The course will cover methodological issues from research design through to publication and will provide delegates with the advanced knowledge and skills they require to successfully undertake rigorous qualitative research in whichever setting they choose. It will combine theoretical and practical elements to ensure students are equipped with both understanding and ability when designing qualitative studies and undertaking qualitative analyses.
The course will run for one whole week across five consecutive days (Monday to Friday) from 9:00am to 17.00pm (BST) each day.
Course content
Day 1: Introduction to Cross-Disciplinary Qualitative Health Research (examples of included lectures are: cross-disciplinary working; undertaking sensitive research and data collection; working with non-traditional data; complex interventions; and working with healthcare records).
Day 2: Thinking Critically about Cross-Disciplinary Qualitative Health Research (examples of included lectures are: current controversies in qualitative practice and ethics; philosophical orientations; engaging groups who find healthcare hard to access; diversity in qualitative health research; and; inclusion and anonymity; and qualitative systematic reviews).
Day 3: Deductive, Evaluative, and Policy-Driven Qualitative Methodologies for Cross-Disciplinary Health Research (examples of methodologies covered are: template analysis; thematic framework analysis; discourse analysis; and content analysis;)
Day 4: Inductive and Interpretive Qualitative Methodologies for Cross-Disciplinary Health Research (examples of methodologies covered are: narrative inquiry; thematic analysis; hospital ethnography; interpretative phenomenological analysis; and grounded theory)
Day 5: Innovations in Qualitative Health Research and Making an Impact (examples of included lectures are: innovations in qualitative research; integrating qualitative and quantitative research; taking risks with qualitative research; qualitative research for psychometrics; and creative dissemination)

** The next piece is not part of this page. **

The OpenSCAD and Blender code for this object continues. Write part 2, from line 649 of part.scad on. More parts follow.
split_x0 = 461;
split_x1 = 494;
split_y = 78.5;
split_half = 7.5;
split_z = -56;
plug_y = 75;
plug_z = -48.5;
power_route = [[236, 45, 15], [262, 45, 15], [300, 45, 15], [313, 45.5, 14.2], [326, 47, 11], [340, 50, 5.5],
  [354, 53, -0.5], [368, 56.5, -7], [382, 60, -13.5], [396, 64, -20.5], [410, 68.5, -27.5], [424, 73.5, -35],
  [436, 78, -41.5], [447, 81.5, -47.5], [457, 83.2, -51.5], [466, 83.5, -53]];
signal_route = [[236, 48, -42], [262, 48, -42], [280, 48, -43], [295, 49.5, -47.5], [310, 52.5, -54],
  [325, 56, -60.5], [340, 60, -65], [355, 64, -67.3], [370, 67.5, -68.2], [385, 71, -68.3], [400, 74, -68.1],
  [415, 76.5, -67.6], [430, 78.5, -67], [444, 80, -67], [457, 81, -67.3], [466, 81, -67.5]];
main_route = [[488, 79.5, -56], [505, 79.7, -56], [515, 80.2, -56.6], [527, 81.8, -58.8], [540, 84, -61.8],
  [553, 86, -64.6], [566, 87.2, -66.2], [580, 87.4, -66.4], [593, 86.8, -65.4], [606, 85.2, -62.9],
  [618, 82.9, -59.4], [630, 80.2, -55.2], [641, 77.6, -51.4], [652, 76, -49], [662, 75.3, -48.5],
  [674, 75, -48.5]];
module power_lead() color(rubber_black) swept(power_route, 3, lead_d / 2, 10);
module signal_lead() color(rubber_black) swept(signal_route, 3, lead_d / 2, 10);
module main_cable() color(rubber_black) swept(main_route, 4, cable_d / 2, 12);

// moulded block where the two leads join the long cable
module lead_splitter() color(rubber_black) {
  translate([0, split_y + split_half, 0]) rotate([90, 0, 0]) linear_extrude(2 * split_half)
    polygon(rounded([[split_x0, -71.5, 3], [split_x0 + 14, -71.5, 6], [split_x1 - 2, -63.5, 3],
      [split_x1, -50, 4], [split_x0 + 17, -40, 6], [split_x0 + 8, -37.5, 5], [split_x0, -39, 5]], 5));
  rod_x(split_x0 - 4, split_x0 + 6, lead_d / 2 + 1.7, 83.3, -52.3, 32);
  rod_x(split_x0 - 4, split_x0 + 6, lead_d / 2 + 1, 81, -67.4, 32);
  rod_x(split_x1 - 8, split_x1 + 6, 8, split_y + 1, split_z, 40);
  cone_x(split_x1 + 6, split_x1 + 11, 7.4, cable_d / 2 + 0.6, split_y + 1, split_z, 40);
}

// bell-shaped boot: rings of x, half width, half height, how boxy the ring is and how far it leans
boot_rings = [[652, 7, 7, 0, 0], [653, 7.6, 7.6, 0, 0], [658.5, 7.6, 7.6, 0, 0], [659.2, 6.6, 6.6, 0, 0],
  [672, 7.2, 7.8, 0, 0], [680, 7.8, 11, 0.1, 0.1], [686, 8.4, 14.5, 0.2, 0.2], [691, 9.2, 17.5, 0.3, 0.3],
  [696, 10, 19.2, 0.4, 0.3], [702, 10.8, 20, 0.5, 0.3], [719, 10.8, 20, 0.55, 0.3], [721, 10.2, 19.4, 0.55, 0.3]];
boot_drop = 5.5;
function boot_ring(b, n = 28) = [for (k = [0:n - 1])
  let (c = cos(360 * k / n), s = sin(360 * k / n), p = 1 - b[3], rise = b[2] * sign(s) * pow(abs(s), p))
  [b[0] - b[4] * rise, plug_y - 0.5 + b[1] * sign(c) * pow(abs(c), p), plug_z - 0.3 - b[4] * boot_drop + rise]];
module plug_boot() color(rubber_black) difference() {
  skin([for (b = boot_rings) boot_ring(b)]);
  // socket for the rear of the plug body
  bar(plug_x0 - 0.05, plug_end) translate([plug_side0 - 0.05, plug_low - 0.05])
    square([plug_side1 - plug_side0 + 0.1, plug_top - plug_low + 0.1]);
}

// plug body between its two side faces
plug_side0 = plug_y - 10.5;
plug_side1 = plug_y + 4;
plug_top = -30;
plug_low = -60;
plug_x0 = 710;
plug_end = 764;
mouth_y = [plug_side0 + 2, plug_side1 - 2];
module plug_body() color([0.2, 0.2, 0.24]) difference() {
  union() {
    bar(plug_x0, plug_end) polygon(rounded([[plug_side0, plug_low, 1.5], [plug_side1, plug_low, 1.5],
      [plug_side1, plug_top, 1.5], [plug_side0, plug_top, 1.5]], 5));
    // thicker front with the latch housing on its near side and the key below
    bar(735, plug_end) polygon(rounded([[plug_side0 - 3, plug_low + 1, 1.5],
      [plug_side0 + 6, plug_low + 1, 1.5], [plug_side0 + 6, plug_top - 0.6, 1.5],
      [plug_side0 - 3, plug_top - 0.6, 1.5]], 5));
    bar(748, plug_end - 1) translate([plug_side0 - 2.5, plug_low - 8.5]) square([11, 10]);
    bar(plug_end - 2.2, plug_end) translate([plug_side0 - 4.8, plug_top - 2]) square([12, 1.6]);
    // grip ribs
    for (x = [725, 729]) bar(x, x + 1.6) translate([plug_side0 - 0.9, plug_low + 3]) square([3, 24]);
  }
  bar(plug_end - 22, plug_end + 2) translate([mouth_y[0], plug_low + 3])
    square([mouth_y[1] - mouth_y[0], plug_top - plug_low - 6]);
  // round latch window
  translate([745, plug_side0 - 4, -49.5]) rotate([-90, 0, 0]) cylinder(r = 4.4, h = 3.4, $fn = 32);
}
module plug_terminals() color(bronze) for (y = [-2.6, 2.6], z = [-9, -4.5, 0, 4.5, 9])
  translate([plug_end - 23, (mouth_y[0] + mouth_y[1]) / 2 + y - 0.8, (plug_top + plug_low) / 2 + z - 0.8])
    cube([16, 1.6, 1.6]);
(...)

N.B. Exact lecture content is subject to change, however the focus of each day is correct.
Learning outcomes
By the end of the course, participants will be able to:
- Confidently select the most appropriate data collection methods (e.g. interviewing, focus groups, textual data) and data-cleaning techniques (e.g. transcription, translation, and anonymisation) and competently execute them in future qualitative and mixed-methods studies.
- Appreciate the current controversies (e.g. ethics, reflexivity, positionality) surrounding the use of qualitative methods in cross-disciplinary health research and engage with these concepts on a personal level as well as in the context with local and international research.
- Understand the theoretical and applied nature of different qualitative methodologies, including Grounded Theory, Thematic Analysis, Discourse Analysis, Template Analysis, Narrative Inquiry, Content Analysis, and Qualitative Systematic Reviews.
- Critically appraise qualitative research using different methodologies and have a comprehensive understanding of rigour in cross-disciplinary health research studies.
- Approach and appreciate qualitative datasets in a rigorous, ethical, and knowledgeable way when undertaking future qualitative research.